Basic Structure and Constitutional Amendments: Limitations and Justiciability
Synopsis
While the intellectual reservoir of Jurisprudential dialectics is forever overflowing with the ink spilled over on the basic structure doctrine by judges and academicians alike, the pragmatic receptacle of constitutional dynamics is replete with controversies centred around the amending power of the Parliament. Thus opens the portal into the realm of Indian constitutional Jurisprudence’s journey from and to the basic structure doctrine. The struggle for supremacy between the Parliament and the judiciary is nowhere more pronounced than in the field of Parliament’s power to amend the constitution and the judiciary’s efforts to put fetter on it. Against this backdrop the questions which brook no delay are: What are the ultimate checks and balances on the amending power of the Parliament? Who is the best judge to settle the controversy?
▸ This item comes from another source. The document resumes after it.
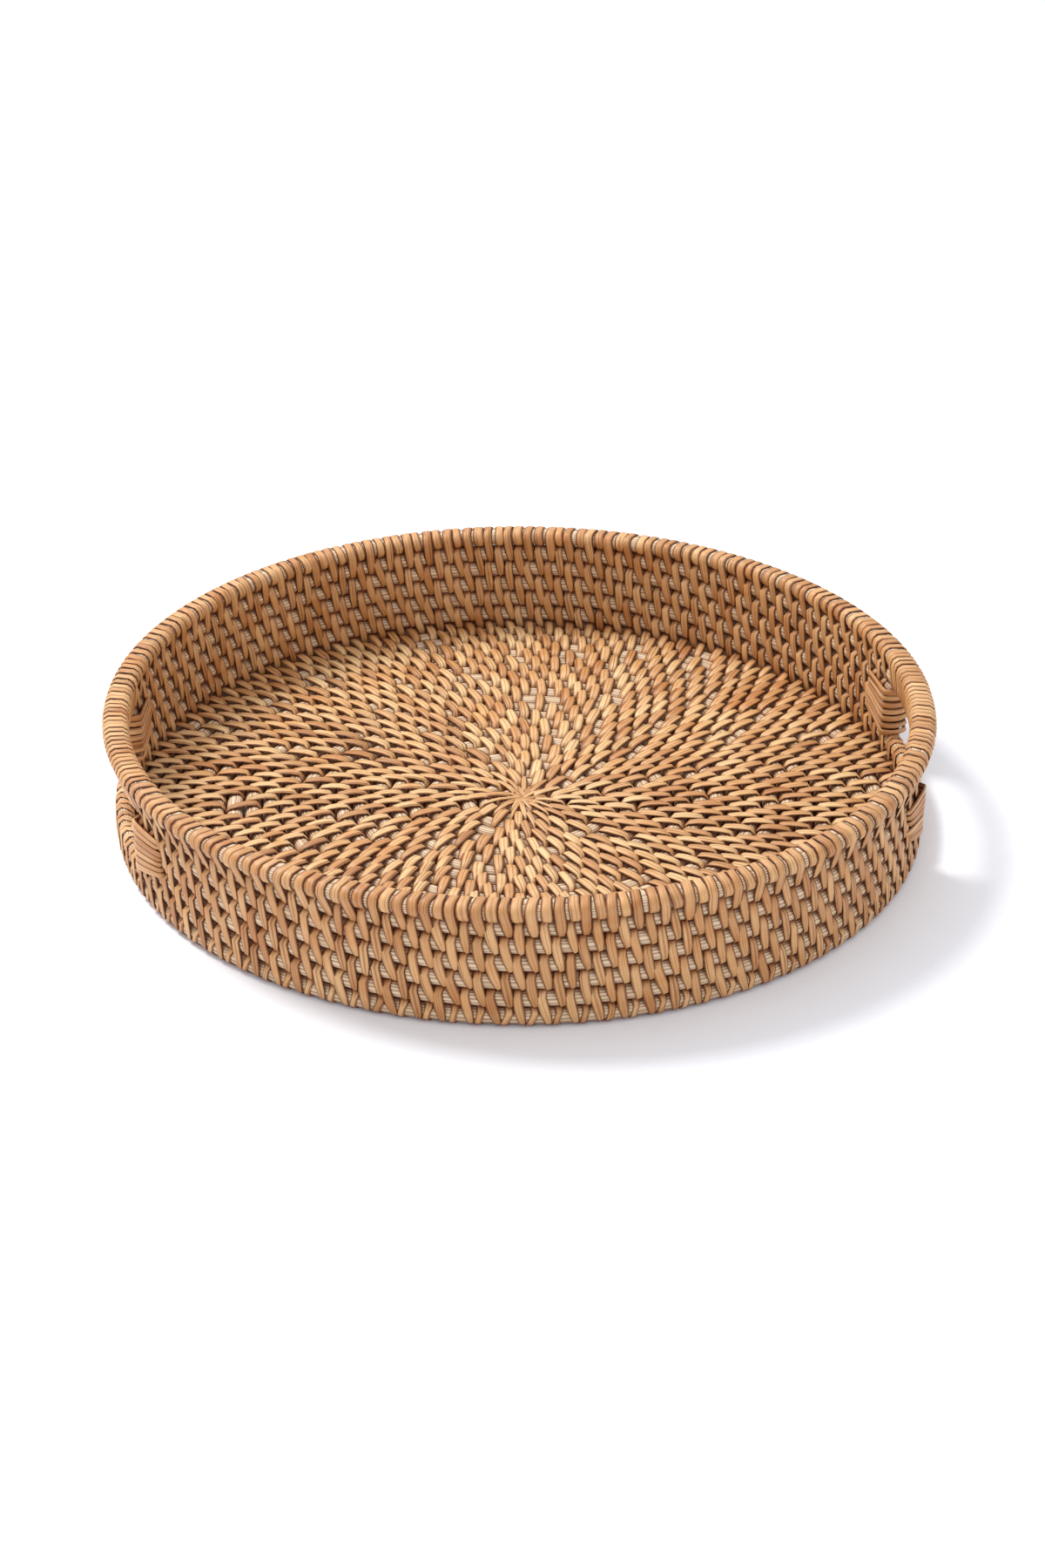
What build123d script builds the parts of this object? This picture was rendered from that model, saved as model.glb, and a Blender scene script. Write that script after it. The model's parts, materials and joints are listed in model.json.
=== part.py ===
"""Round coiled tray of rattan core, lashed with split cane, with two hand slots under its rim.

Frame: +Z up, origin on the ground plane under the middle of the tray. Angles run counter-clockwise
from +X seen from above. Every course of core is a ring, and every lashing is a group of separate
strips, each a closed loop round two neighbouring courses. All sizes are in millimetres.
"""
from build123d import *
import os
from math import degrees, exp, pi, radians

# ------------------------------------------------------------------ driving dimensions
outer_diameter = 380.0      # across the lashed rim
base_core_diameter = 6.4    # round core of the base turns
wall_core_diameter = 7.0    # slightly thicker core of the wall courses
strip_width = 4.4           # split cane strip
strip_thickness = 0.8
base_pitch = 8.28           # from one turn of the flat base to the next
wall_pitch = 8.5            # from one wall course up to the next
wall_radius = 182.6         # centreline of every wall course, from the foot to the grip
base_turns = 21             # turns of core inside the foot course
base_centre_shift = (1.5, -5.0)     # the coil starts a little off the middle of the tray

rim_width = 10.6            # flat-oval core of the rim
rim_height = 7.2
rim_gap = 1.9               # room for two strips between the top course and the rim

wall_stitches = 108         # stitches round one wall course
base_stitch_spacing = 10.6  # along a base turn
crowding = 8                # extra stitches in the innermost turns, fading outwards
crowding_reach = 26.0       # over this radius
sector_turn = 137.5         # degrees between the places where one turn and the next lose stitches
turns_per_node = 4          # base turns whose stitches are kept together as one part
grip_wrap_count = 25        # close wraps over each hand slot

slot_angles = {"right": (-17.0, 12.5), "left": (176.0, 207.0)}
edge_strip_width = 3.9      # strips that bind the cut ends of the courses
edge_strip_count = 6
edge_leg_length = 23.0      # how far a binding strip reaches along the wall

# ------------------------------------------------------------------ derived sizes
base_core_radius = base_core_diameter / 2
wall_core_radius = wall_core_diameter / 2
base_z = base_core_radius + strip_thickness
foot_z = wall_core_radius + strip_thickness
wall_half_thickness = wall_core_radius + strip_thickness
wall_z = [foot_z + wall_pitch * i for i in range(6)]
foot, sill, lower_cut, middle_cut, upper_cut, grip = range(6)
rim_radius = outer_diameter / 2 - strip_thickness - rim_width / 2
rim_z = wall_z[grip] + wall_core_radius + rim_gap + rim_height / 2
stitch_step = 360 / wall_stitches
fit_gap = 0.02              # between a strip's inner face and the core it lies on
side_by_side = 0.48         # widest strip, as a share of the gap between two in one family
close_fit = 0.97            # width of a close wrap, as a share of its spacing
slot_margin = 0.75          # stitches keep this many strip widths clear of a slot's ends
edge_clearance = 0.2
knot_clearance = 0.1
knot_rounding = 1.6


# ------------------------------------------------------------------ small helpers
def save(node, solids):
    """Write one node, a single solid or a group of separate solids."""
    shape = solids[0] if len(solids) == 1 else Compound(children=solids)
    shape.label = node
    export_step(shape, f"parts/{node}.step")


def ring(radius, z, core, centre=(0.0, 0.0)):
    return Pos(centre[0], centre[1], z) * Solid.make_torus(radius, core)


def arc_rod(radius, z, start, end):
    """Round wall core along an arc from one angle to another, cut square at both ends."""
    section = Plane.XZ * Pos(radius, z) * Circle(wall_core_radius)
    return Rot(Z=start) * revolve(section, Axis.Z, end - start).solid()


def tight_outline(cores, grow):
    """Outline pulled tight round round cores, each (x, z, radius), grown by the same amount."""
    edges = []
    for x, z, radius in cores:
        edges += (Pos(x, z) * Circle(radius + grow)).edges()
    return make_hull(edges) if len(cores) > 1 else Pos(cores[0][0], cores[0][1]) * Circle(
        cores[0][2] + grow)


def strip(outer, inner, width):
    """A closed loop of strip between two outlines in the XZ plane."""
    return extrude(Plane.XZ * (outer - inner), width / 2, both=True).solid()


def loop(cores, width):
    """A strip wound round some round cores."""
    return strip(tight_outline(cores, strip_thickness), tight_outline(cores, fit_gap), width)


def rim_outline(grow):
    """Outline of the flat-oval rim core, grown by an amount."""
    return Pos(rim_radius, rim_z) * SlotOverall(rim_width + 2 * grow, rim_height + 2 * grow)


def rim_and_grip_outline(grow):
    """Outline round the rim and the top course together, each grown by the same amount."""
    grip_core = Pos(wall_radius, wall_z[grip]) * Circle(wall_core_radius + grow)
    return make_hull(rim_outline(grow).edges() + grip_core.edges())


def spin(shape, angles, centre=(0.0, 0.0)):
    """Copies of a shape at the given angles about a vertical axis."""
    return [Pos(centre[0], centre[1]) * Rot(Z=angle) * shape for angle in angles]


def in_slot(angle, margin=0.0):
    """True where an angle lies over one of the two hand slots."""
    for start, end in slot_angles.values():
        if (angle - start + margin) % 360 < end - start + 2 * margin:
            return True
    return False


# ------------------------------------------------------------------ base
def turn_radius(turn):
    """Centreline radius of a base turn, counted inwards from the foot course."""
    return wall_radius - base_pitch * turn


def turn_centre(turn):
    share = turn / (base_turns + 1)
    return base_centre_shift[0] * share, base_centre_shift[1] * share


def gaps(angles):
    """Angle from each stitch to the next one round."""
    return [(after - angle) % 360 for angle, after in zip(angles, angles[1:] + angles[:1])]


def midway(angles):
    return [angle + gap / 2 for angle, gap in zip(angles, gaps(angles))]


def thinned(angles, count, first_sector):
    """Leave out the most crowded stitch of each of some equal sectors, so that count are left."""
    surplus = len(angles) - count
    room = [(angles[(i + 2) % len(angles)] - angles[i - 2]) % 360 for i in range(len(angles))]
    dropped = set()
    for number in range(surplus):
        inside = [i for i, angle in enumerate(angles)
                  if int((angle - first_sector) % 360 * surplus / 360) == number]
        dropped.add(min(inside, key=lambda i: room[i]))
    return [angle for i, angle in enumerate(angles) if i not in dropped]


def stitch_count(radius):
    """Stitches round a base turn: evenly spaced, but more crowded near the middle."""
    crowd = crowding * exp(-radius / crowding_reach)
    return round(2 * pi * radius / base_stitch_spacing + crowd)


def base_stitch_angles():
    """Stitch angles of each pair of base turns, each family midway between those outside it."""
    families = [[stitch_step * (i + 0.5) for i in range(wall_stitches)]]
    for turn in range(1, base_turns):
        between = midway(families[-1])
        count = min(stitch_count(turn_radius(turn + 0.5)), len(between))
        families.append(thinned(between, count, sector_turn * turn))
    return families


def strip_width_within(angles, inner_edge):
    """The full strip width, or less where stitches of two families crowd one core."""
    return min(strip_width, side_by_side * radians(min(gaps(angles))) * inner_edge)


def base_lashing(turn, angles):
    """Strips that tie base turn number turn + 1 to the turn outside it."""
    inner_edge = turn_radius(turn + 1) - base_core_radius - strip_thickness
    inner = (turn_radius(turn + 1), base_z, base_core_radius)
    outer = (turn_radius(turn), base_z, base_core_radius)
    if turn == 0:
        outer = (wall_radius, wall_z[foot], wall_core_radius)
    tie = loop([inner, outer], strip_width_within(angles, inner_edge))
    return spin(tie, angles, turn_centre(turn + 0.5))


def build_start(last_family):
    """The knot of core in the middle, and narrow strips between the stitches of the first turn."""
    centre = turn_centre(base_turns)
    inner_edge = turn_radius(base_turns) - base_core_radius - strip_thickness
    knot = Cylinder(inner_edge - knot_clearance, 2 * base_core_radius)
    knot = fillet(knot.edges().filter_by(GeomType.CIRCLE), knot_rounding)
    save("base_start_knot", [(Pos(centre[0], centre[1], base_z) * knot).solid()])

    first_turn = loop([(turn_radius(base_turns), base_z, base_core_radius)],
                      strip_width_within(last_family, inner_edge))
    save("base_start_wraps", spin(first_turn, midway(last_family), turn_centre(base_turns - 0.5)))


def build_base():
    for turn in range(1, base_turns + 1):
        coil = ring(turn_radius(turn), base_z, base_core_radius, turn_centre(turn))
        save(f"base_coil_{turn:02d}", [coil])

    families = base_stitch_angles()
    build_start(families[-1])
    save("foot_lashing", base_lashing(0, families[0]))
    for first in range(1, base_turns, turns_per_node):
        group = []
        for turn in range(first, min(first + turns_per_node, base_turns)):
            group += base_lashing(turn, families[turn])
        save(f"base_lashing_{first // turns_per_node + 1}", group)


# ------------------------------------------------------------------ wall
def build_wall_courses():
    names = {foot: "foot_course", sill: "sill_course", grip: "grip_course"}
    for course, name in names.items():
        save(name, [ring(wall_radius, wall_z[course], wall_core_radius)])

    right_start, right_end = slot_angles["right"]
    left_start, left_end = slot_angles["left"]
    cut_names = {lower_cut: "lower", middle_cut: "middle", upper_cut: "upper"}
    for course, name in cut_names.items():
        z = wall_z[course]
        save(f"back_course_{name}", [arc_rod(wall_radius, z, right_end, left_start)])
        save(f"front_course_{name}", [arc_rod(wall_radius, z, left_end, right_start + 360)])

    rim = Plane.XZ * Pos(rim_radius, rim_z) * SlotOverall(rim_width, rim_height)
    save("rim_core", [revolve(rim, Axis.Z, 360).solid()])


def wall_stitch(lower):
    """A strip round a wall course and the one above it."""
    return loop([(wall_radius, wall_z[c], wall_core_radius) for c in (lower, lower + 1)],
                strip_width)


def build_wall_lashings():
    names = ["foot_to_sill", "sill_to_lower", "lower_to_middle", "middle_to_upper", "upper_to_grip"]
    edge_margin = degrees(slot_margin * strip_width / wall_radius)
    for course, name in enumerate(names):
        phase = 0.5 * (course % 2 == 1)
        angles = [stitch_step * (i + phase) for i in range(wall_stitches)]
        if course != foot:
            angles = [a for a in angles if not in_slot(a, edge_margin)]
        save(f"lashing_{name}", spin(wall_stitch(course), angles))


def rim_tie(width=strip_width):
    """A long strip that ties the rim to the top wall course."""
    return strip(rim_and_grip_outline(strip_thickness), rim_and_grip_outline(fit_gap), width)


def build_rim_lashings():
    long_angles = [stitch_step * (i + 0.5) for i in range(wall_stitches)]
    long_angles = [a for a in long_angles if not in_slot(a)]
    save("rim_lashing", spin(rim_tie(), long_angles))
    short_angles = [stitch_step * i for i in range(wall_stitches)]
    short_angles = [a for a in short_angles if not in_slot(a)]
    short_wrap = strip(rim_outline(strip_thickness), rim_outline(fit_gap), strip_width)
    save("rim_short_wraps", spin(short_wrap, short_angles))


# ------------------------------------------------------------------ hand slots
def build_slot_wraps(side, start, end):
    """Close wraps on the bar above a slot, and single wraps on the sill below it."""
    step = (end - start) / grip_wrap_count
    width = close_fit * radians(step) * rim_radius
    grip_angles = [start + step * (i + 0.5) for i in range(grip_wrap_count)]
    save(f"grip_wraps_{side}", spin(rim_tie(width), grip_angles))

    between = [stitch_step * (i + 0.5) for i in range(-wall_stitches, wall_stitches)]
    sill_angles = [a for a in between if start < a < end]
    wrap = loop([(wall_radius, wall_z[sill], wall_core_radius)], strip_width)
    save(f"sill_wraps_{side}", spin(wrap, sill_angles))


def edge_strip(z):
    """One U-shaped strip round the cut end of the wall, its closed end at angle 0."""
    reach = degrees(edge_leg_length / wall_radius)
    end_angle = degrees(strip_thickness / wall_radius)
    inside, outside = wall_radius - wall_half_thickness, wall_radius + wall_half_thickness

    def sector(low, high, start, end):
        face = Plane.XZ * Pos((low + high) / 2, z) * Rectangle(high - low, edge_strip_width)
        return Rot(Z=start) * revolve(face, Axis.Z, end - start)

    inner_leg = sector(inside - strip_thickness, inside, -end_angle, reach)
    outer_leg = sector(outside, outside + strip_thickness, -end_angle, reach)
    end_face = sector(inside, outside, -end_angle, 0)
    return (inner_leg + end_face + outer_leg).solid()


def build_slot_edges():
    """Bindings on the four slot edges, each a stack of U-shaped strips."""
    inset = wall_half_thickness + edge_strip_width / 2 + edge_clearance
    low, high = wall_z[sill] + inset, wall_z[grip] - inset
    spacing = (high - low) / (edge_strip_count - 1)
    heights = [low + spacing * i for i in range(edge_strip_count)]
    strips = [edge_strip(z) for z in heights]
    turned = [mirror(bent, Plane.XZ) for bent in strips]
    for side, (start, end) in slot_angles.items():
        ends = {"high_angle": (end, strips), "low_angle": (start, turned)}
        if side == "right":
            names = {"high_angle": "right_back", "low_angle": "right_front"}
        else:
            names = {"high_angle": "left_front", "low_angle": "left_back"}
        for key, (angle, stack) in ends.items():
            save(f"slot_edge_{names[key]}", [(Rot(Z=angle) * bent).solid() for bent in stack])


# ------------------------------------------------------------------ whole tray
os.makedirs("parts", exist_ok=True)
build_base()
build_wall_courses()
build_wall_lashings()
build_rim_lashings()
for slot_side, (slot_start, slot_end) in slot_angles.items():
    build_slot_wraps(slot_side, slot_start, slot_end)
build_slot_edges()
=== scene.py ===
"""Round coiled tray of rattan core lashed with split cane, laid out as a Blender add-on.

Each course of core is a ribbed rod, and each lashing is a run of cane strips set out by one
Geometry Nodes tree. Every piece stands in the place of the plain node that it is named after.
"""
import json
import random
from math import atan2, ceil, copysign, cos, exp, hypot, pi, radians, sin, tau

import bpy
from bpy.props import FloatProperty, FloatVectorProperty, IntProperty, PointerProperty
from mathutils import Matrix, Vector

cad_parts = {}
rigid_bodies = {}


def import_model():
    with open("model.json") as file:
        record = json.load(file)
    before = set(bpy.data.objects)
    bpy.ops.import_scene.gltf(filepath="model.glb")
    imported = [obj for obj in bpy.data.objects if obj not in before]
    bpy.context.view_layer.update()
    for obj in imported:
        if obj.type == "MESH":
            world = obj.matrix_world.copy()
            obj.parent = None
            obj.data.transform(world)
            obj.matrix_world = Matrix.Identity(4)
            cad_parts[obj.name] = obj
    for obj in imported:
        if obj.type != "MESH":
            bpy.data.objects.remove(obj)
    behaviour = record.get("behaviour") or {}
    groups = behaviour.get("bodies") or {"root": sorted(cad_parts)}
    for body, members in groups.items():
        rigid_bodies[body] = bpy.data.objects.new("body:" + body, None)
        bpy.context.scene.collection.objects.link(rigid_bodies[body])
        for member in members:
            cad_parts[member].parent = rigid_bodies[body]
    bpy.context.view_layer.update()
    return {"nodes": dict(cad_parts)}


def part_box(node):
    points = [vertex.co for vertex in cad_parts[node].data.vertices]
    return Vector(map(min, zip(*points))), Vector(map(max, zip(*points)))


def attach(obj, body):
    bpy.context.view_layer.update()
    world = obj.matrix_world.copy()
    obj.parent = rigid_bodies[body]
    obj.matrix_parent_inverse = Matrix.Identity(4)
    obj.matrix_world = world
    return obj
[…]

What stable standards can be evolved to identify the building blocks of the basic structure? This book starts with these questions whilst organising a critique of the limitations and justiciability of the basic structure doctrine in the background of Kesavananda and the law since developed by the Supreme Court on the strength of that decision. An attempt is also made to uncover the jurisprudential basis for judicial review of constitutional amendments by considering familiar models like political question doctrine and Kelsen’s pure theory especially in the context of the role of policy arguments in judicial law making. Constitutional provisions of several countries touching the amendment process and power are compared.